Figure 34: Evolution of LNG imports in Europe-Eurasia. 2001-2016 (Source BP statistical reports 2002-2017)

In 2016, the EU imported LNG from more than 10 different origins around the world. The number of different origins supplying LNG to the EU has remained between 7 and 12 during the last decade. With new increasing number of LNG liquefaction plants located all around the world and the decreasing EU domestic production, higher LNG volumes will be available to arrive in Europe in the upcoming years, contributing further to increasing diversification, supply competition and security of supply.

  1. Other potential Sources

Other potential sources of gas supply for the future have been investigated but not included in the report due to their high uncertainty and that there are currently no facilities to export this gas to Europe and no Final Investment Decision has been taken yet in any foreseen project. These potential sources are Iran, Turkmenistan and Egypt. On the other hand, ENTSOG’s investigations found out that Israel has the potential to export abroad of its neighbouring countries in the near future.

Israel

Israel currently has 200 bcm of proved gas reserves but the two offshore fields Leviathan and Tamar in the Eastern Mediterranean Sea could reach total estimated reserves of almost 1 Tcm.

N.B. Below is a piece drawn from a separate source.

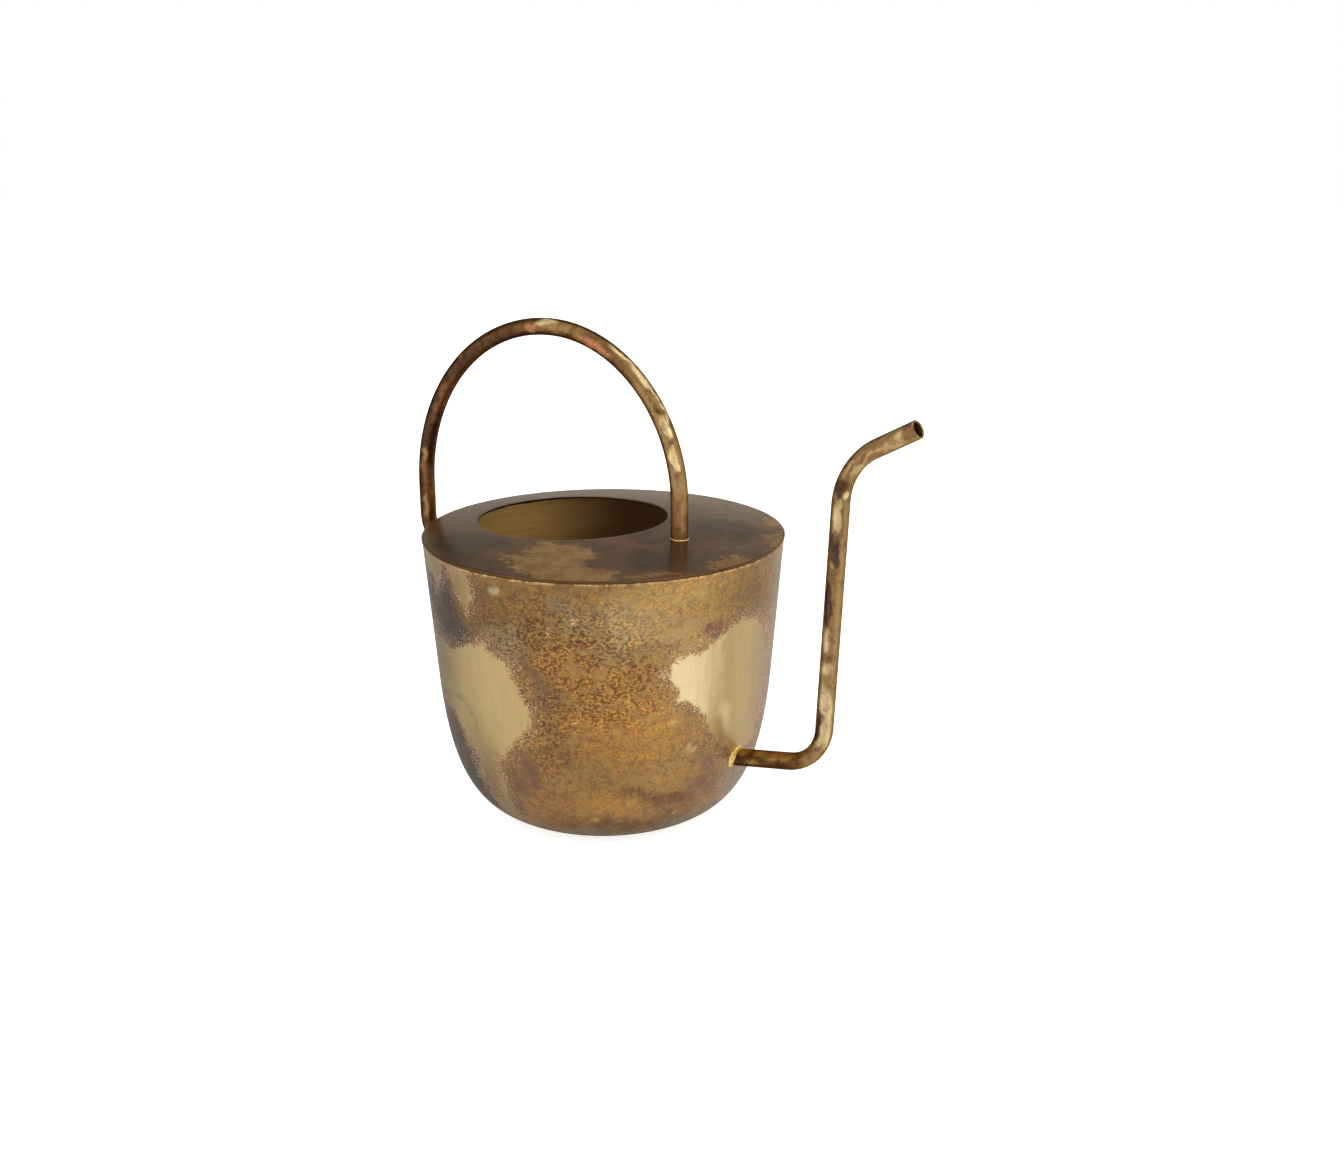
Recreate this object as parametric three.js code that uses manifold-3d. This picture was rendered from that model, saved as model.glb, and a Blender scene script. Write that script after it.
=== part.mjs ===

Israel’s priority is to protect its energy security and in 2013 approved an export cap of 40% of the country's natural gas reserves as an estimation to supply the national domestic demand for 25 years. Israel is anyway open to export additional gas to countries like Egypt or Jordan, to which Leviathan partners have already agreed to supply 45 bcm over the next 15 years.

Leviathan Phase I consists of two stages and once completed there will be an estimated surplus of Leviathan gas of around 9 bcma, still available to be contracted for exports, starting from 2019. Some options for Israeli gas are considering LNG exports, supply gas directly to Turkey or Greece, the latter through the Trans-Med project.